6. Pour annuler l’ordonnance autorisant les opérations de visite et de saisies dans les locaux de la société X, l’ordonnance attaquée relève que l'ordonnance rendue par le juge des libertés et de la détention énonce en préambule que certaines annexes n'ont pas été jointes à la requête de l’administration dans leur version originale, les annexes 5, 18, 19 et 39 ayant fait l'objet d'une occultation partielle afin de préserver toute information sensible, et l'annexe 5 ayant été rendue anonyme, mesures justifiées par la protection du secret des affaires et des données personnelles de personnes physiques, afin de leur éviter des représailles.
7. Le premier président retient cependant qu’il résulte de l’analyse du juge des libertés et de la détention que ce dernier a également eu connaissance de la version originale non expurgée des annexes, ce que le premier juge a confirmé dans un courrier selon lequel les annexes 5, 18, 19 et 39 lui ont bien été présentées en version originale complète, et ont été prises en considération pour autoriser les visites et saisies.
8. Il énonce que le juge des libertés et de la détention s'est donc appuyé, concernant l'annexe 39 et l'indice qu'il constitue à ses yeux, sur des éléments chiffrés qui sont ainsi soustraits au débat contradictoire devant s'instaurer a posteriori devant le premier président, et que la société appelante se trouve dès lors dans l'incapacité de discuter.
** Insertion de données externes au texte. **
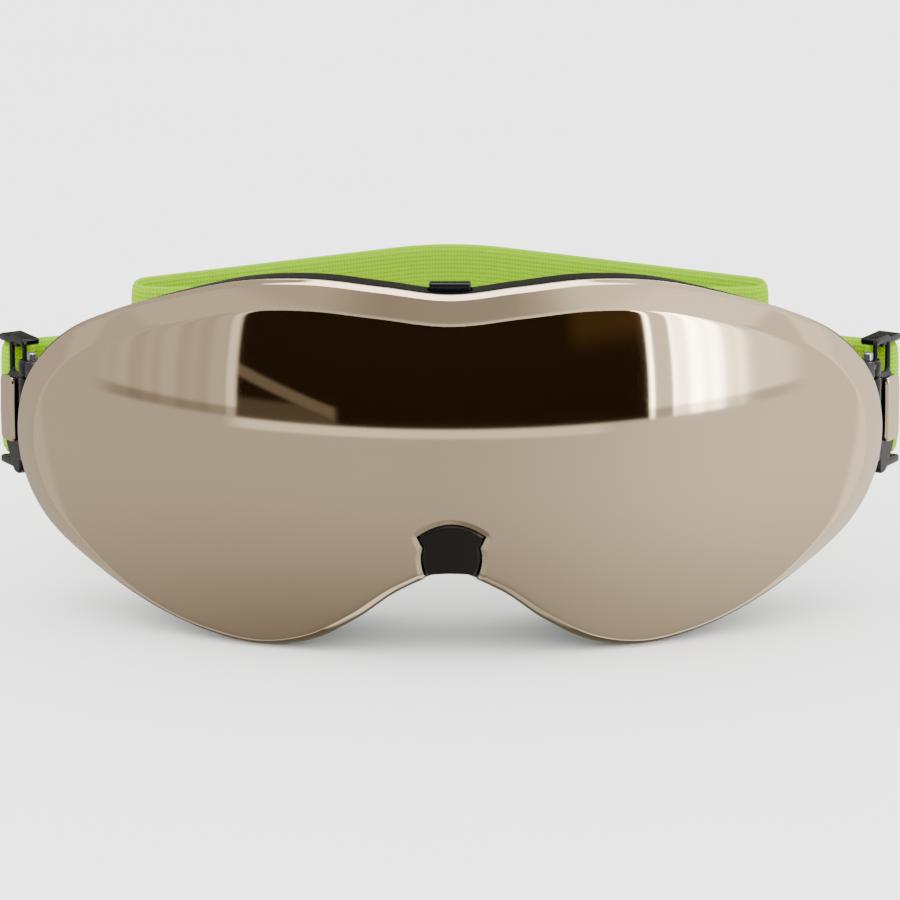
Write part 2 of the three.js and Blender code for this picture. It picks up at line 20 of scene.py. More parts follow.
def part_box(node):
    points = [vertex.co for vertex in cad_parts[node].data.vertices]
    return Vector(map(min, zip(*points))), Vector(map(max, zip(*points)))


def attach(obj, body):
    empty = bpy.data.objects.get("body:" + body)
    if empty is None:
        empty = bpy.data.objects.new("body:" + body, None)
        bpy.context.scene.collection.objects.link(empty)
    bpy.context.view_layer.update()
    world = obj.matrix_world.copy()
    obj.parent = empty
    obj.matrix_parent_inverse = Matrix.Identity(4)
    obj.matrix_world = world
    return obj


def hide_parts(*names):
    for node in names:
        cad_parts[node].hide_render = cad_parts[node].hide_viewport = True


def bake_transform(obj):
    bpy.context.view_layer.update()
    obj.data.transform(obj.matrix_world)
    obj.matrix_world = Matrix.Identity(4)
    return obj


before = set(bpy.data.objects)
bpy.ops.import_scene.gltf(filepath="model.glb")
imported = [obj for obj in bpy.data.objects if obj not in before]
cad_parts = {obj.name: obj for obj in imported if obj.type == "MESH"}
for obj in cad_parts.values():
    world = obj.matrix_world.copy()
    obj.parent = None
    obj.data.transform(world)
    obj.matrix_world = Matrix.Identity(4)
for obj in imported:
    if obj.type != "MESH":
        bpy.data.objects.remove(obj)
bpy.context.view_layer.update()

Il ajoute que si la protection du secret des affaires peut justifier la présentation au juge des libertés et de la détention de documents en partie expurgés, et qui seront ultérieurement soumis comme tels à l'examen contradictoire, encore faut-il que ces documents laissent subsister suffisamment d'éléments pour que le magistrat ait pu y trouver la justification d'une présomption de pratiques anticoncurrentielles, ce qui n'est pas le cas de l'annexe 39 de la requête, dès lors que c'est la teneur même de l'indice telle qu'analysée dans son ordonnance par le juge des libertés et de la détention qui est entièrement occultée.
9. Le premier président conclut qu’il doit par principe contrôler que le juge des libertés et de la détention a vérifié l'existence d'indices sur la seule base des éléments qui seront ensuite soumis au débat contradictoire, et que force est de constater qu'en l'espèce, l'annexe 39 ne remplit nullement cette condition, alors que c'est précisément sur ce document que le premier juge s'est fondé pour estimer qu'il existerait une présomption de pratiques anticoncurrentielles dans le déroulement de la procédure d'appel d'offres afférente au marché de travaux publics de revêtement des chaussées de l'île de Moorea de 2015.
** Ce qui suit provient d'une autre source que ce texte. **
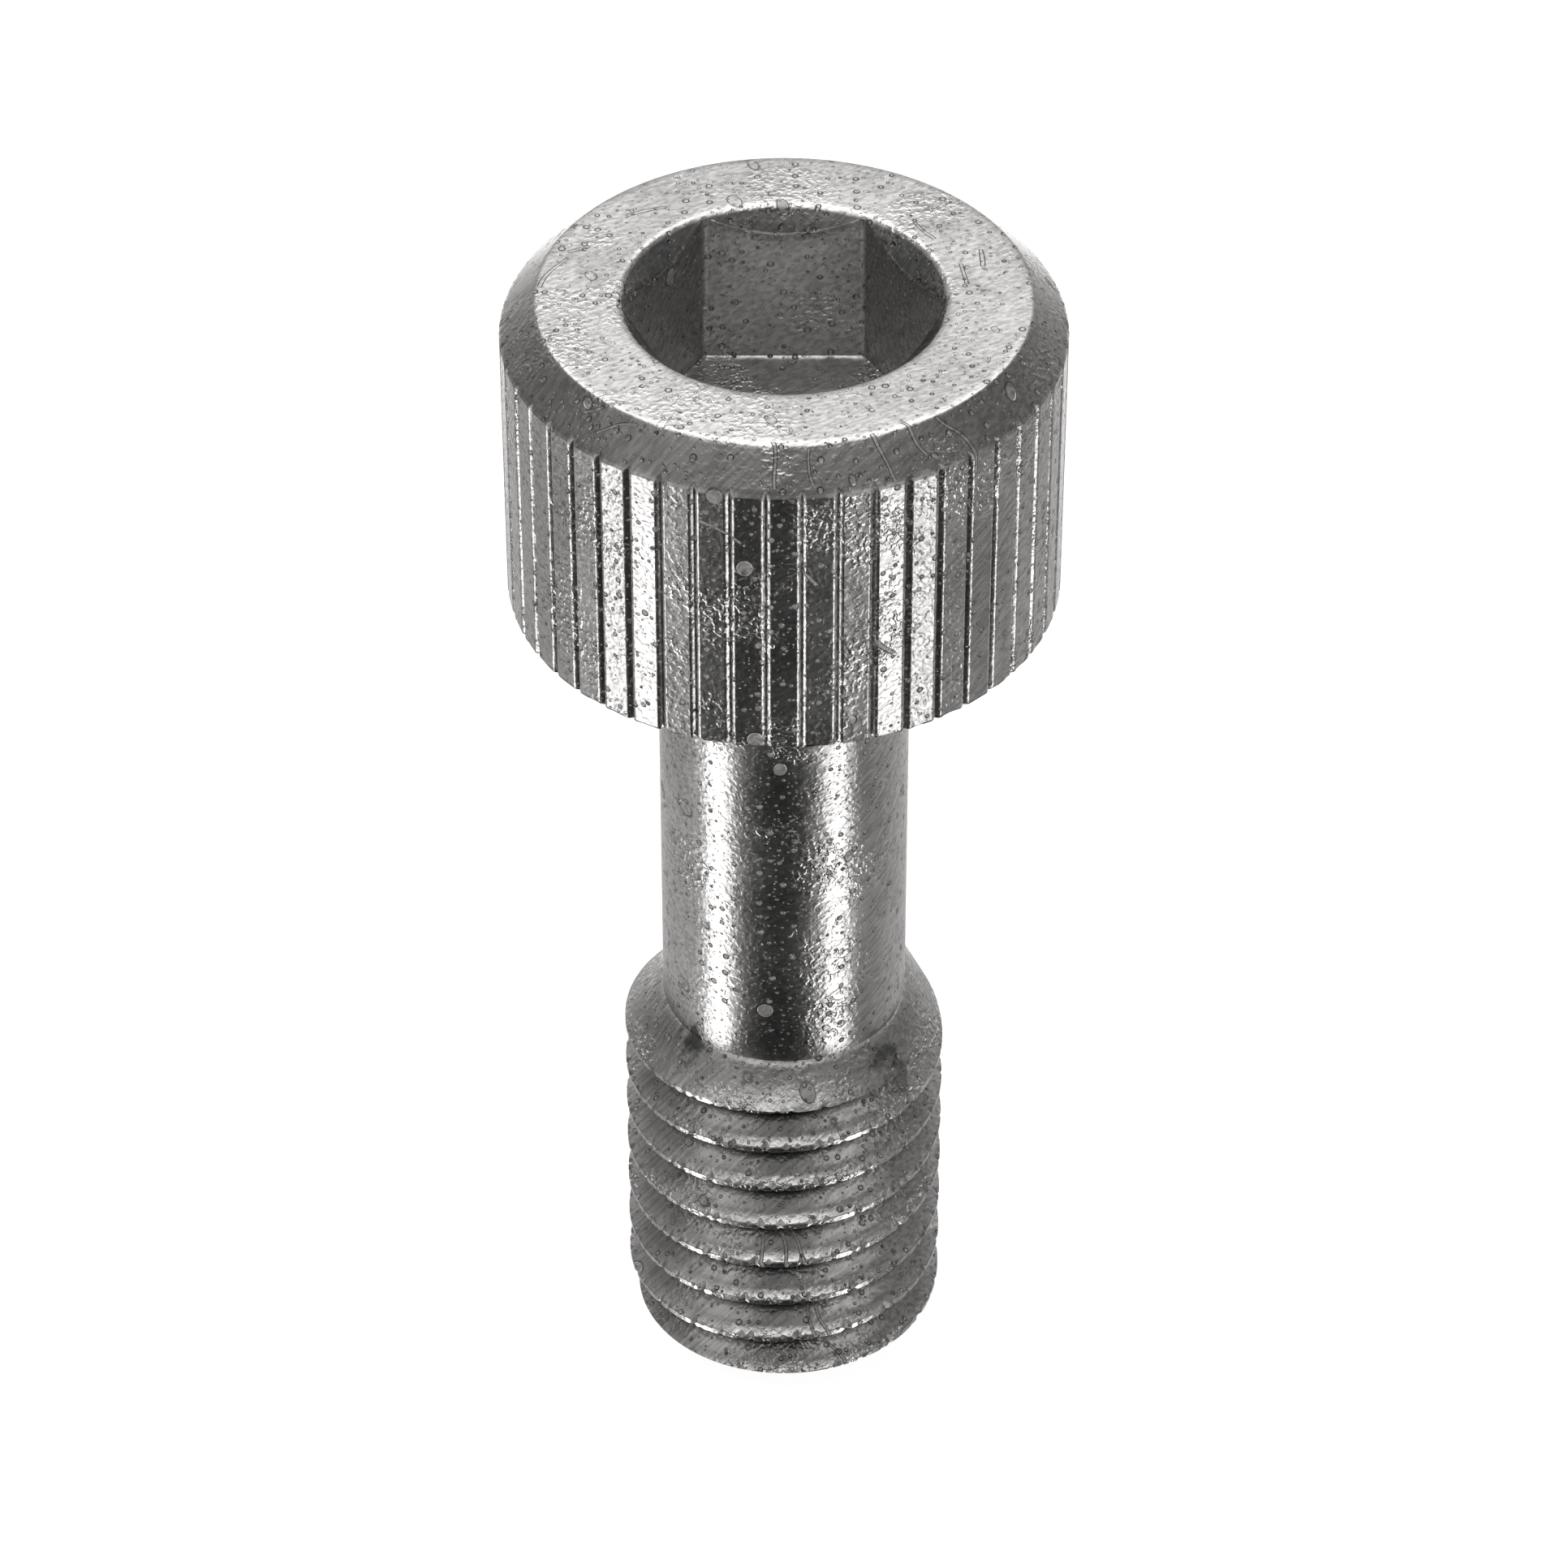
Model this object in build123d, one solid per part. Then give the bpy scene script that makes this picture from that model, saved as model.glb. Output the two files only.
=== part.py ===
from build123d import *
import os
from math import cos, degrees, radians, sin, tan

# Captive socket-head screw, one turned piece with a cut thread.
# Millimetres, +Z up through the head. The origin is on the axis, in the plane of the head's underside.

# Head
head_diameter = 7.925
head_height = 4.826
head_chamfer = 0.51
facet_count = 50
groove_width = 0.106
groove_depth = 0.053
underhead_fillet = 0.15

# Hex socket
socket_across_flats = 3.969
socket_depth = 2.42

# Shank and thread
length_under_head = 14.288
shank_diameter = 3.65
thread_diameter = 4.826
thread_pitch = 0.79375
thread_angle = 60
tip_chamfer = 0.57

# Shoulder between shank and thread. Depths are below the head's underside, slopes are from level,
# and angles run anticlockwise from +X seen from above.
thread_start_angle = -35
first_crest_depth = 8.108
shoulder_slope = 40
shoulder_top_depth = 7.76
runout_slope = 65
runout_top_depth = 7.135
runout_offset = 0.238
runout_direction = 75
runout_angle = -38
runout_sweep = 265
runout_height = 2

# Worked out from the above
head_radius = head_diameter / 2
socket_corner_radius = socket_across_flats / 2 / cos(radians(30))
shank_radius = shank_diameter / 2
thread_radius = thread_diameter / 2
flank_slope = tan(radians(thread_angle / 2))
crest_half_width = thread_pitch / 16
root_radius = thread_radius - 0.6134 * thread_pitch

# How far a tool solid runs past the faces that it cuts or joins
extra = 0.06


def ring_point(radius, angle):
    return (radius * cos(radians(angle)), radius * sin(radians(angle)))


def head_outline():
    """Flat facets round the head, with a V-groove at each corner between two of them."""
    step = 360 / facet_count
    half_groove = degrees(groove_width / head_radius) / 2
    points = []
    for index in range(facet_count):
        corner = -90 + step * (index + 0.5)
        points.append(ring_point(head_radius, corner - half_groove))
        points.append(ring_point(head_radius - groove_depth, corner))
        points.append(ring_point(head_radius, corner + half_groove))
    return Polyline(*points, close=True)


def head_blank():
    """The knurled head, its top edge turned to a 45 degree chamfer."""
    prism = extrude(make_face(head_outline()), head_height)
    profile = Polyline(
        (0, 0),
        (head_radius, 0),
        (head_radius, head_height - head_chamfer),
        (head_radius - head_chamfer, head_height),
        (0, head_height),
        close=True,
    )
    turned = revolve(Plane.XZ * make_face(profile), Axis.Z)
    return prism & turned


def hex_socket():
    """The hexagonal hole, corners on the X axis, with a 45 degree countersink as wide as its corners."""
    hexagon = RegularPolygon(socket_corner_radius, 6)
    hole = extrude(Plane.XY.offset(head_height - socket_depth) * hexagon, socket_depth + extra)
    mouth = Cone(extra, socket_corner_radius + extra, socket_corner_radius)
    mouth_low = head_height + extra - socket_corner_radius / 2
    return hole + Pos(0, 0, mouth_low) * mouth


def shank():
    """The plain shank, from just inside the head down into the thread's core."""
    profile = Polyline(
        (0, extra),
        (shank_radius, extra),
        (shank_radius, -shoulder_top_depth - extra),
        (0, -shoulder_top_depth - extra),
        close=True,
    )
    return revolve(Plane.XZ * make_face(profile), Axis.Z)


def shoulder_cut():
    """A conical shoulder that trims the start of the thread, wide and long enough to miss the rest."""
    wide = thread_radius + 2 * extra
    low = -length_under_head - thread_pitch
    profile = Polyline(
        (0, -shoulder_top_depth),
        (shank_radius, -shoulder_top_depth),
        (wide, -shoulder_top_depth - (wide - shank_radius) * tan(radians(shoulder_slope))),
        (wide, low),
        (0, low),
        close=True,
    )
    return revolve(Plane.XZ * make_face(profile), Axis.Z)


def thread_blank():
    """The cylinder of the thread's outer diameter, from above the run-out to its chamfered tip."""
    profile = Polyline(
        (0, -runout_top_depth + extra),
        (thread_radius, -runout_top_depth + extra),
        (thread_radius, -length_under_head + tip_chamfer),
        (thread_radius - tip_chamfer, -length_under_head),
        (0, -length_under_head),
        close=True,
    )
    return revolve(Plane.XZ * make_face(profile), Axis.Z)


def swept(section, first_angle, first_depth, angle):
    """A section in the radial plane, carried up a right-handed helix of the thread's pitch."""
    rise = thread_pitch * angle / 360
    path = Helix(thread_pitch, rise, thread_radius)
    solid = sweep(Plane.XZ * make_face(section), path=path, is_frenet=True)
    return Pos(0, 0, -first_depth) * Rot(0, 0, first_angle) * solid


def ridge():
    """The thread's ridge, its two flanks standing past the crest, from below the tip to its start."""
    inner = root_radius - extra
    outer = thread_radius + extra
    base_half_width = crest_half_width + (thread_radius - inner) * flank_slope
    top_half_width = crest_half_width - extra * flank_slope
    section = Polyline(
        (inner, -base_half_width),
        (outer, -top_half_width),
        (outer, top_half_width),
        (inner, base_half_width),
        close=True,
    )
    turns = (length_under_head - first_crest_depth) / thread_pitch + 0.5
    low_depth = first_crest_depth + turns * thread_pitch
    return swept(section, thread_start_angle - 360 * turns, low_depth, 360 * turns)


def thread_core():
    """The cylinder at the bottom of the grooves."""
    height = length_under_head - shoulder_top_depth + 2 * extra
    return Pos(0, 0, -length_under_head - extra) * extrude(Circle(root_radius), height)


def runout():
    """The steep off-centre cone that fills the last groove where the thread runs out into the shank."""
    top_radius = shank_radius - runout_offset
    low_radius = top_radius + runout_height / tan(radians(runout_slope))
    across, along = ring_point(runout_offset, runout_direction)
    middle = -runout_top_depth - runout_height / 2
    cone = Pos(across, along, middle) * Cone(low_radius, top_radius, runout_height)
    narrow = 4 * extra
    wide = thread_radius + 4 * extra
    section = Polyline(
        (narrow, 0),
        (wide, 0),
        (wide, runout_height),
        (narrow, runout_height),
        close=True,
    )
    second_crest_depth = first_crest_depth + thread_pitch
    return cone & swept(section, runout_angle, second_crest_depth, runout_sweep)


def thread():
    """Core, ridge and run-out, turned to the outer diameter."""
    threaded = (thread_core() + ridge()) & shoulder_cut()
    return (threaded + runout()) & thread_blank()


def head_and_shank():
    """The head with its socket, and the shank, joined by a small fillet under the head."""
    solid = head_blank() - hex_socket() + shank()
    joint = solid.edges().filter_by(GeomType.CIRCLE).filter_by(lambda edge: abs(edge.center().Z) < 1e-6)
    return fillet(joint, underhead_fillet)


def captive_screw():
    return head_and_shank() + thread()


os.makedirs("parts", exist_ok=True)
export_step(captive_screw(), "parts/captive_screw.step")
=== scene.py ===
from math import cos, degrees, pi, radians, sin, sqrt, tan

import bpy
import numpy as np
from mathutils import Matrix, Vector


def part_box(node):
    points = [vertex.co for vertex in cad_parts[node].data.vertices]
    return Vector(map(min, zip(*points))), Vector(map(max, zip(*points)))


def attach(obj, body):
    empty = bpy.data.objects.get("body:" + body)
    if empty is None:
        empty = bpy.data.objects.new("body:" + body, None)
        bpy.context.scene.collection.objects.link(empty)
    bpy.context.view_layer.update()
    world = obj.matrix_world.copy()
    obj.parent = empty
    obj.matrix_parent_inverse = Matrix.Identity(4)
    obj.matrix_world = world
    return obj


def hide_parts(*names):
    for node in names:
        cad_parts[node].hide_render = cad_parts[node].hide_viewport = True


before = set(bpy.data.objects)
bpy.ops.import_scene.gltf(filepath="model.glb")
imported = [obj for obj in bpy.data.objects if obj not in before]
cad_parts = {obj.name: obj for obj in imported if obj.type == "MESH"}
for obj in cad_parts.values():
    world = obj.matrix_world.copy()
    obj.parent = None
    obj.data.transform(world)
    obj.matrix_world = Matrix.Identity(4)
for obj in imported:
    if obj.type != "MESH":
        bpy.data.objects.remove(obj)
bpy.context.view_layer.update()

# Captive socket-head screw: one detailed mesh in place of the plain CAD solid, with a worn steel surface.
# The mesh is worked out in millimetres, in the CAD frame, and scaled to metres when it is made.

MM = 0.001
low_corner, high_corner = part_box("captive_screw")
TOP = high_corner.z / MM
TIP = low_corner.z / MM

# Head
HEAD_RADIUS = 3.9624
HEAD_CHAMFER = 0.51
FACETS = 50
GROOVE_HALF_WIDTH = 0.053
GROOVE_DEPTH = 0.053
UNDERHEAD_FILLET = 0.15
EDGE_WEAR = 0.007

# Socket
SOCKET_APOTHEM = 3.969 / 2
SOCKET_CORNER = SOCKET_APOTHEM / cos(radians(30))
SOCKET_DEPTH = 2.42
SOCKET_CORNER_ROUND = 0.07
SOCKET_FLOOR_ROUND = 0.035
MOUTH_ROUND = 0.14
MOUTH_RADIUS = SOCKET_CORNER + MOUTH_ROUND * tan(radians(22.5))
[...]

10. Concernant le second marché de travaux publics, relatif au revêtement des chaussées de l'île de Tahiti, ayant fait l'objet d'un avis d'appel à la concurrence du 12 septembre 2016, invoqué par la requête comme également susceptible de receler un indice de l'existence de pratiques anticoncurrentielles, l’ordonnance attaquée énonce encore que le juge des libertés et de la détention a procédé notamment à l'analyse de l'annexe 18 qui contient un tableau d’analyse des prix présentant, s'agissant de la valeur technique des offres, une occultation, sans aucune justification, de 15 sur 17 composantes de l'offre d'Interoute, dont la comparaison avec les offres de X est pourtant nécessaire aux conclusions qui en sont tirées.
11. Le premier président en conclut que cette occultation, certes partielle, ne permet pas à la société appelante de présenter utilement sa défense dans le débat contradictoire et, en tout cas, ne permet pas davantage au premier président de contrôler que le juge des libertés a vérifié l'existence d'indices sur la seule base des éléments soumis au débat contradictoire.
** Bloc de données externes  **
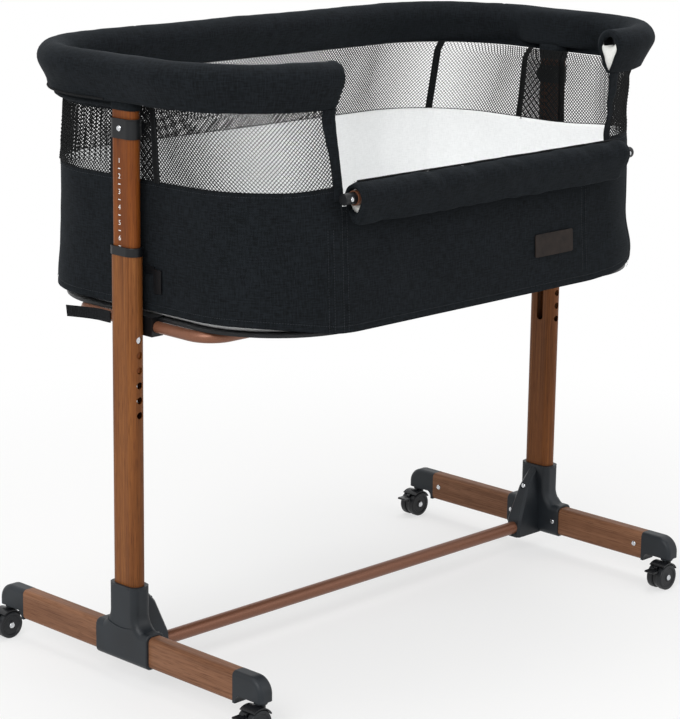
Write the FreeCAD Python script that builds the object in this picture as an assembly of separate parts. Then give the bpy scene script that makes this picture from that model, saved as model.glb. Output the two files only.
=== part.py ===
import FreeCAD, Part
import math
import os

# Bedside sleeper crib, in millimetres. X runs along the bed, Y from the open bedside (-Y) to the
# back, Z up from the floor. Everything is modelled at the highest bed setting with the front rail
# let down. Right-hand pieces (+X) are built, and left-hand ones are their mirror images.

os.makedirs("parts", exist_ok=True)
Vec = FreeCAD.Vector
X_AXIS = Vec(1, 0, 0)
Y_AXIS = Vec(0, 1, 0)
Z_AXIS = Vec(0, 0, 1)

# ---------------------------------------------------------------- fits
running_gap = 0.05            # radial gap of a shaft in its bore
seat_gap = 0.1                # a piece pushed or screwed into another of its own body
soft_gap = 0.3                # cloth and foam against their neighbours

# ---------------------------------------------------------------- posts
post_x = 440.0                # post centre line from the middle of the bed
post_depth = 50.0             # outer post, flat oval, along Y
post_width = 25.0             # outer post, along X
post_wall = 1.5
post_top = 611.0
inner_depth = 45.0            # inner post, along Y
inner_width = 20.0            # inner post, along X
inner_wall = 1.2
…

12. En se déterminant ainsi, sans examiner lui-même si des indices de pratiques anticoncurrentielles résultaient des pièces qu’il estimait avoir été régulièrement produites devant lui et qui pouvaient être soumises au débat contradictoire entre les parties, le premier président a méconnu le texte susvisé et le principe ci-dessus rappelé.
13. La cassation est par conséquent encourue.
PAR CES MOTIFS, la Cour :
CASSE et ANNULE, en toutes ses dispositions, l'ordonnance susvisée du premier président de la cour d'appel de Papeete, en date du 4 décembre 2019, et pour qu'il soit à nouveau jugé, conformément à la loi ;
RENVOIE la cause et les parties devant la juridiction du premier président de la cour d'appel de Papeete, autrement composée, à ce désignée par délibération spéciale prise en chambre du conseil.